### The task
Look below for the line containing "# Carry bag" and the line containing "obj.matrix_parent_inverse = Matrix.Identity(4)"; repeat exactly those two lines and all lines between them, and nothing else.

### Entries
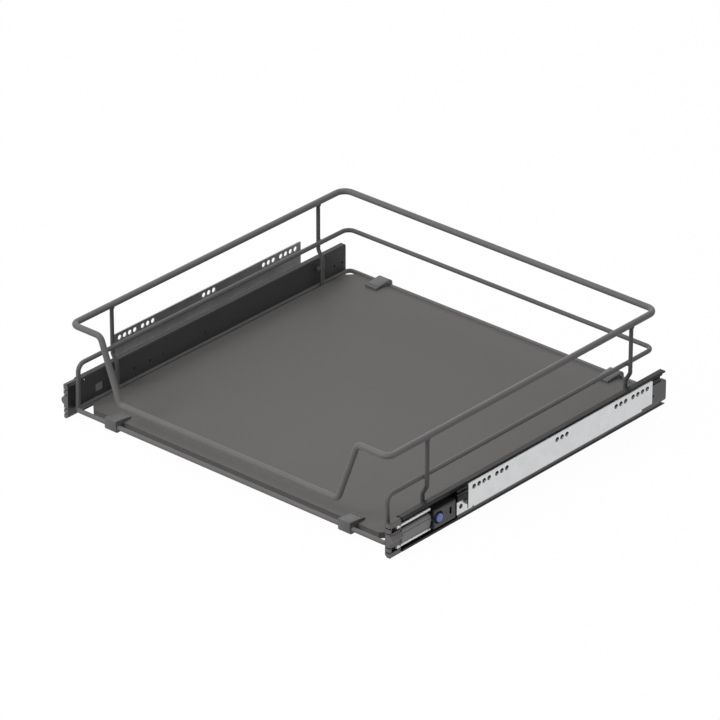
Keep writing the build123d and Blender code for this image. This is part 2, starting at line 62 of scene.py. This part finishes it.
# Wall brackets. Each is pressed from 1.5 mm galvanised sheet: a plate with screw holes, a step and
# a limb that the cabinet profile is riveted to. The zinc shows large pale flowers, a little
# duller in patches, and fine rolling marks along the sheet.
class Signal:
    """A number, colour or vector that runs through the nodes of one material."""

    def __init__(self, tree, socket):
        self.tree = tree
        self.socket = socket

    def make(self, kind, settings, inputs, output=0):
        """Adds a node of any kind: its settings come first, then its sockets' values or links."""
        node = self.tree.nodes.new(kind)
        stops = settings.pop("stops", None)
        for name, value in settings.items():
            setattr(node, name, value)
        if stops:
            ramp = node.color_ramp
            while len(ramp.elements) < len(stops):
                ramp.elements.new(0.5)
            for element, (place, shade) in zip(ramp.elements, stops):
                element.position = place
                element.color = (shade, shade, shade, 1)
        for name, value in inputs.items():
            if isinstance(value, Signal):
                self.tree.links.new(value.socket, node.inputs[name])
            else:
                node.inputs[name].default_value = value
        return Signal(self.tree, node.outputs[output])

    def combine(self, operation, first, second):
        """Math node on two numbers, at least one of them a signal."""
        return self.make("ShaderNodeMath", {"operation": operation}, {0: first, 1: second})

    def __add__(self, other):
        return self.combine("ADD", self, other)

    def __radd__(self, other):
        return self.combine("ADD", other, self)

    def __sub__(self, other):
        return self.combine("SUBTRACT", self, other)

    def __rsub__(self, other):
        return self.combine("SUBTRACT", other, self)

    def __mul__(self, other):
        return self.combine("MULTIPLY", self, other)

    def __rmul__(self, other):
        return self.combine("MULTIPLY", other, self)

    def __abs__(self):
        return self.make("ShaderNodeMath", {"operation": "ABSOLUTE"}, {0: self})

    def ramp(self, *stops, lowest, highest):
        """Grey ramp over this value between two bounds, from (place, shade) stops."""
        share = (self - lowest) * (1 / (highest - lowest))
        return self.make("ShaderNodeValToRGB", {"stops": stops}, {"Fac": share})

    def part(self, axis):
        """One coordinate of this vector."""
        return self.make("ShaderNodeSeparateXYZ", {}, {"Vector": self}, axis)

    def colours(self, low, high):
        """Colour between two, by this value."""
        inputs = {0: self, 6: (*low, 1), 7: (*high, 1)}
        return self.make("ShaderNodeMix", {"data_type": "RGBA"}, inputs, 2)

    def noise(self, scale, detail):
        """Noise on this vector, with features a metre over scale in size."""
        inputs = {"Vector": self, "Scale": scale, "Detail": detail}
        return self.make("ShaderNodeTexNoise", {}, inputs)

    def stretched(self, x, y, z):
        """This vector scaled along each axis."""
        return self.make("ShaderNodeMapping", {}, {"Vector": self, "Scale": (x, y, z)})

    def bump(self, height):
        """Normal from this height, where 1 stands for the depth given in metres."""
        inputs = {"Height": self, "Distance": height, "Strength": 1.0}
        return self.make("ShaderNodeBump", {}, inputs)


def srgb(red, green, blue):
    """Colour for a shader from the 0 to 255 values seen in the photograph."""
    shares = [value / 255 for value in (red, green, blue)]
    return [s / 12.92 if s <= 0.04045 else ((s + 0.055) / 1.055) ** 2.4 for s in shares]


def new_finish(name, **constants):
    """Material with constants on its shader's own sockets, and its Object coordinates."""
    material = bpy.data.materials.new(name)
    material.use_nodes = True
    tree = material.node_tree
    shader = tree.nodes["Principled BSDF"]
    for socket, value in constants.items():
        shader.inputs[socket.replace("_", " ")].default_value = value
    return material, shader, Signal(tree, None).make("ShaderNodeTexCoord", {}, {}, "Object")


def feed(shader, **signals):
    """Links what varies over the surface to the shader."""
    for socket, signal in signals.items():
        signal.tree.links.new(signal.socket, shader.inputs[socket.replace("_", " ")])


def dress(material, *nodes):
    """Gives CAD nodes a material."""
    for node in nodes:
        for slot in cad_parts[node].material_slots:
            slot.material = material


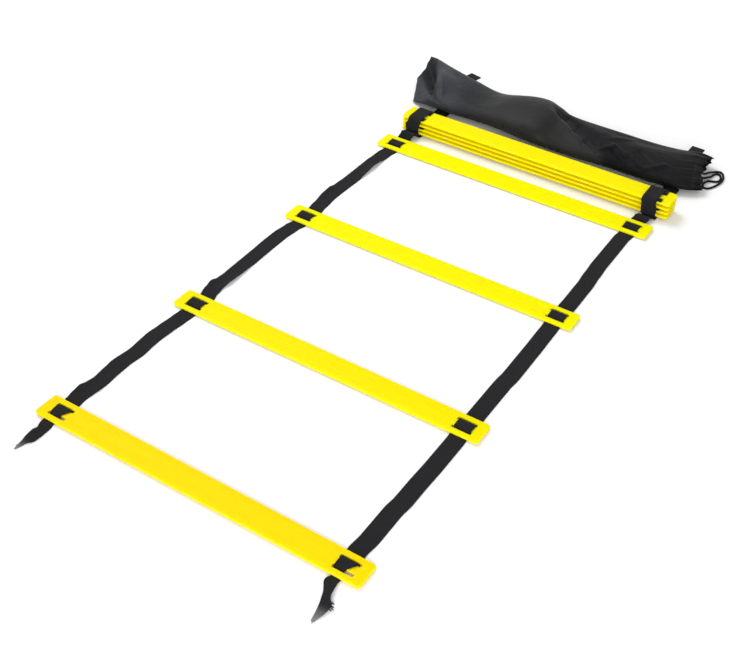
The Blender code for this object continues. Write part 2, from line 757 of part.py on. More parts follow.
def build():
    """Make every piece."""
    clear_scene()
    plastic = make_material("rung plastic", (0.93, 0.80, 0.01), 0.34)
    webbing = make_material("strap webbing", (0.022, 0.022, 0.026), 0.82)
    nylon = make_material("bag nylon", (0.040, 0.042, 0.048), 0.50)
    tape = make_material("bag webbing", (0.028, 0.028, 0.032), 0.80)
    cord = make_material("drawstring cord", (0.020, 0.020, 0.022), 0.70)
    items = []
    shared_rung = rung_mesh()

    # Stacked rungs, counted on from the laid ones
    for layer in range(STACKED_RUNGS):
        base = STACK_BASE + layer * STACK_PITCH
        place = (STACK_SIDE_OFFSET, STACK_Y, base + RUNG_THICKNESS / 2)
        name = f"rung_{LAID_RUNGS + layer + 1}"
        items.append(add_object(name, shared_rung, place, plastic))

    # Laid rungs with the strap over their middle bars
    sides = (("left", -1), ("right", 1))
    for index in range(LAID_RUNGS):
        number = index + 1
        y = index * RUNG_PITCH
        place = (0.0, y, LAID_BASE + RUNG_THICKNESS / 2)
        items.append(add_object(f"rung_{number}", shared_rung, place, plastic))
        for label, side in sides:
            name = f"saddle_{number}_{label}"
            corners = saddle_corners(y)
            items.append(build_strap(name, corners, side, place, webbing))

    # Fold lines: halfway between rungs, alternately under and over the strap
    top_fold = (STACK_TOP + CLEARANCE + LAID_HEIGHT) / 2
    over_fold = LAID_HEIGHT + HINGE_CLEARANCE
    folds = {}
    for index in range(LAID_RUNGS):
        fold_y = index * RUNG_PITCH + RUNG_PITCH / 2
        level = -HINGE_CLEARANCE if (LAID_RUNGS - index) % 2 == 0 else over_fold
        folds[index] = (0.0, fold_y, level)
    last = LAID_RUNGS - 1
    folds[last] = (0.0, last * RUNG_PITCH + STACK_SPACING / 2, top_fold)

    # Strap halves between the rungs
    for index in range(LAID_RUNGS):
        number = index + 1
        y = index * RUNG_PITCH
        hinge = folds[index]
        for label, side in sides:
            if index == last:
                rear = last_bay_corners(y)
            else:
                rear = half_bay_corners(y, 1)
            name = f"strap_{number}_rear_{label}"
            items.append(build_strap(name, rear, side, hinge, webbing))
            if index > 0:
                front = half_bay_corners(y, -1)
                name = f"strap_{number}_front_{label}"
                items.append(build_strap(name, front, side, hinge, webbing))
    items.append(build_tail(
        "strap_tail_left", -1, LEFT_TAIL_LENGTH, LEFT_TAIL_SHARES, folds[0], webbing))
    items.append(build_tail(
        "strap_tail_right", 1, RIGHT_TAIL_LENGTH, RIGHT_TAIL_SHARES, folds[0], webbing))

    # Straps wound round and through the stack
    stack_origin = (0.0, STACK_Y, 0.0)
    for label, side in sides:
        name = f"strap_stack_{label}"
        items.append(build_strap(
            name, stack_corners(side), side, stack_origin, webbing))

    # Carry bag
    bag_origin = Vector((BAG_LEFT_X + BAG_LENGTH / 2, BAG_FRONT_Y + BAG_DEPTH / 2, 0.0))
    hem_share = 1 - BAG_HEM_WIDTH / BAG_LENGTH
    shell_share = hem_share - CLEARANCE / BAG_LENGTH
    shell = loft_mesh("bag_shell", bag_shares(0.0, shell_share), bag_origin)
    items.append(add_object("bag_shell", shell, bag_origin, nylon))
    hem = loft_mesh("bag_mouth_hem", bag_shares(hem_share, 1.0), bag_origin)
    items.append(add_object("bag_mouth_hem", hem, bag_origin, nylon))
    items.append(build_tab("bag_tab_left", BAG_LEFT_TAB_SHARE, bag_origin, tape))
    items.append(build_tab("bag_tab_right", BAG_RIGHT_TAB_SHARE, bag_origin, tape))
    drawstring = build_drawstring("bag_drawstring", bag_origin, cord)
    items.append(drawstring)

    centre_on_floor(items, [drawstring])


build()
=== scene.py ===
"""Looks of the agility ladder: rungs, webbing straps, carry bag, floor, light and camera.

Metres, +Z up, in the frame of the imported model: X along the rungs, Y along the straps away
from the loose tails, the floor at Z = 0.
"""

import math

import bmesh
import bpy
from mathutils import Matrix, Vector, noise
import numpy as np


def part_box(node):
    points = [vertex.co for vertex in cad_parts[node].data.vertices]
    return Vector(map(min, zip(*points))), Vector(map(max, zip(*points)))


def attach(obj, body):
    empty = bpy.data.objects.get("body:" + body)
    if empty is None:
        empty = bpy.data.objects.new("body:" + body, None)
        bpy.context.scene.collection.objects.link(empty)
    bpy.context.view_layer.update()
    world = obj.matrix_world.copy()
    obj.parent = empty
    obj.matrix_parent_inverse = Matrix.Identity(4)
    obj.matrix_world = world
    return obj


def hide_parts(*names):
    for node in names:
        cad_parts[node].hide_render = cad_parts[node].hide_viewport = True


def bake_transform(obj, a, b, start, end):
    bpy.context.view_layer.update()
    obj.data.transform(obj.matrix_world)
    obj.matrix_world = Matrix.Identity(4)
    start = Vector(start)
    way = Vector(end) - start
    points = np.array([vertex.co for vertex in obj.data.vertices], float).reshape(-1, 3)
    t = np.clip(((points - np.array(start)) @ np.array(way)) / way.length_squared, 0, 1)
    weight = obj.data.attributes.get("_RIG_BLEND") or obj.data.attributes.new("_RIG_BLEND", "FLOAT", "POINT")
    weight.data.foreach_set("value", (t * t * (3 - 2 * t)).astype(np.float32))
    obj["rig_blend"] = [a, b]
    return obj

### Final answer
    # Carry bag
    bag_origin = Vector((BAG_LEFT_X + BAG_LENGTH / 2, BAG_FRONT_Y + BAG_DEPTH / 2, 0.0))
    hem_share = 1 - BAG_HEM_WIDTH / BAG_LENGTH
    shell_share = hem_share - CLEARANCE / BAG_LENGTH
    shell = loft_mesh("bag_shell", bag_shares(0.0, shell_share), bag_origin)
    items.append(add_object("bag_shell", shell, bag_origin, nylon))
    hem = loft_mesh("bag_mouth_hem", bag_shares(hem_share, 1.0), bag_origin)
    items.append(add_object("bag_mouth_hem", hem, bag_origin, nylon))
    items.append(build_tab("bag_tab_left", BAG_LEFT_TAB_SHARE, bag_origin, tape))
    items.append(build_tab("bag_tab_right", BAG_RIGHT_TAB_SHARE, bag_origin, tape))
    drawstring = build_drawstring("bag_drawstring", bag_origin, cord)
    items.append(drawstring)

    centre_on_floor(items, [drawstring])


build()
=== scene.py ===
"""Looks of the agility ladder: rungs, webbing straps, carry bag, floor, light and camera.

Metres, +Z up, in the frame of the imported model: X along the rungs, Y along the straps away
from the loose tails, the floor at Z = 0.
"""

import math

import bmesh
import bpy
from mathutils import Matrix, Vector, noise
import numpy as np


def part_box(node):
    points = [vertex.co for vertex in cad_parts[node].data.vertices]
    return Vector(map(min, zip(*points))), Vector(map(max, zip(*points)))


def attach(obj, body):
    empty = bpy.data.objects.get("body:" + body)
    if empty is None:
        empty = bpy.data.objects.new("body:" + body, None)
        bpy.context.scene.collection.objects.link(empty)
    bpy.context.view_layer.update()
    world = obj.matrix_world.copy()
    obj.parent = empty
    obj.matrix_parent_inverse = Matrix.Identity(4)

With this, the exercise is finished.